I went to my party and spent the night at a friend's house. The next day, or maybe two days later, my dad came and brought a Polaroid Captiva (the little ones) shot of my brother, dark-haired and weepy-eyed, in a diaper and T-shirt. Maybe my dad explained that the wetness was eye drops rather than tears. My uncle Ross arrived and stayed with me at our house. I ate a TV dinner, and he ate a whole box-worth of mac and cheese straight out of the pot. We watched tapes of The Simpsons. I guess he was only eighteen or nineteen at the time. My mother was then twenty-six, like I am now.

So much, James's birth informed my understanding of babies and my approach to my son, especially initially. I remember my husband and father bringing me photos of Oliver in the NICU just after my surgery and hours before I would see or hold my son. I reminded myself that the terrible tears were only eye drops, and I remembered seeing that first photo of my brother. My knowledge of how to change a diaper, hold a baby, and other little things of which I'm probably not aware came from my helping care for my brother. Because my mother had been eight years older than her brother and had cared for him, she let me do (as I remember) quite a bit to help. Though I had been an only child for a decade and wasn't particularly thrilled about sharing my parents' attention, I loved my brother instantly.

But I didn't mean for this to be about my brother's birth. I can't believe he's sixteen. I remember sixteen so well. For me, it wasn't about driving, since I didn't get my license until I was starting college. I did get my first job. I began attending public school (the same school James now attends). At first, I wanted to try to be cool. I spent quite a bit of money ordering clothes from Alloy and Delia's. I do miss the sparkly jeans.

But during the course of that first semester, I delved into my first serious creative writing class, and my teachers began to encourage me and make me believe I was intelligent, bright, and creative. I took a theater class and portrayed Anne Frank in a scene with one of my first gay friends. I felt a shift. I don't remember what I wore the rest of the year, but I remember a thin blue bag with gold fringe--Funky People brand. In it, I carried SARK books, journals, Gelly Rolls, and sometimes loose glitter. I began spending my lunch periods reading in the library, working my way through a shelf.

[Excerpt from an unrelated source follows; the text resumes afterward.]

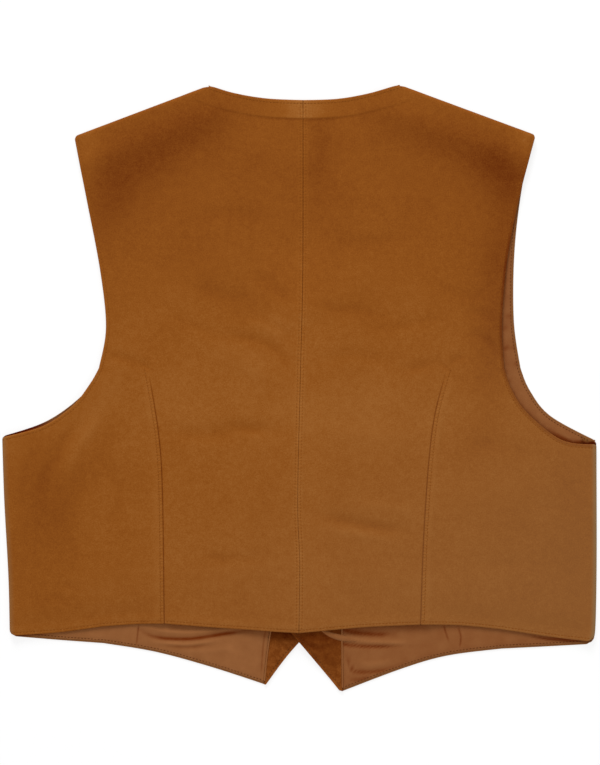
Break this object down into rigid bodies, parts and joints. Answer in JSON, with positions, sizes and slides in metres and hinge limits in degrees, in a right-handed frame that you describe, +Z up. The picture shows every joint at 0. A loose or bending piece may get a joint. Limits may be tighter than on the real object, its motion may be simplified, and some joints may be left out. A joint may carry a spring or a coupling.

I remember reading Winesburg, Ohio (poor Oliver was almost Sherwood, partly in honor of that year of my life); and Rose in Bloom (Alcott's sequel to Eight Cousins). I read ahead in my honors English class, devouring Gatsby and Catcher. I had read The Bluest Eye for summer reading for that class, and the book terrified, shocked, and opened me. I wrote poems that didn't rhyme. I entered and placed in contests. I won a character award (I still don't know who nominated me). I filled journals madly, sometimes with less than two weeks to a volume. "Your mind will settle," my English teacher told me, "and you will slow down." I didn't want to. I decided to be creative, a writer, a reader.

Sixteen was the age at which I became myself and was very, very happy. The next year was hard, and every year since has had its pains. But I always remember sixteen as a sparkling sort of year. I hope James's sixteen will be that way too.

2 comments:

  1. My year has been pretty crappy thus far, and yet for the first time in a long time i'm starting to see hope. And by hope i mean Prozac.
    I am so lucky to have such a skilled writer as a sister. This post really did touch me.
    I love you more then you will ever know my Teeb and I don't say it enough.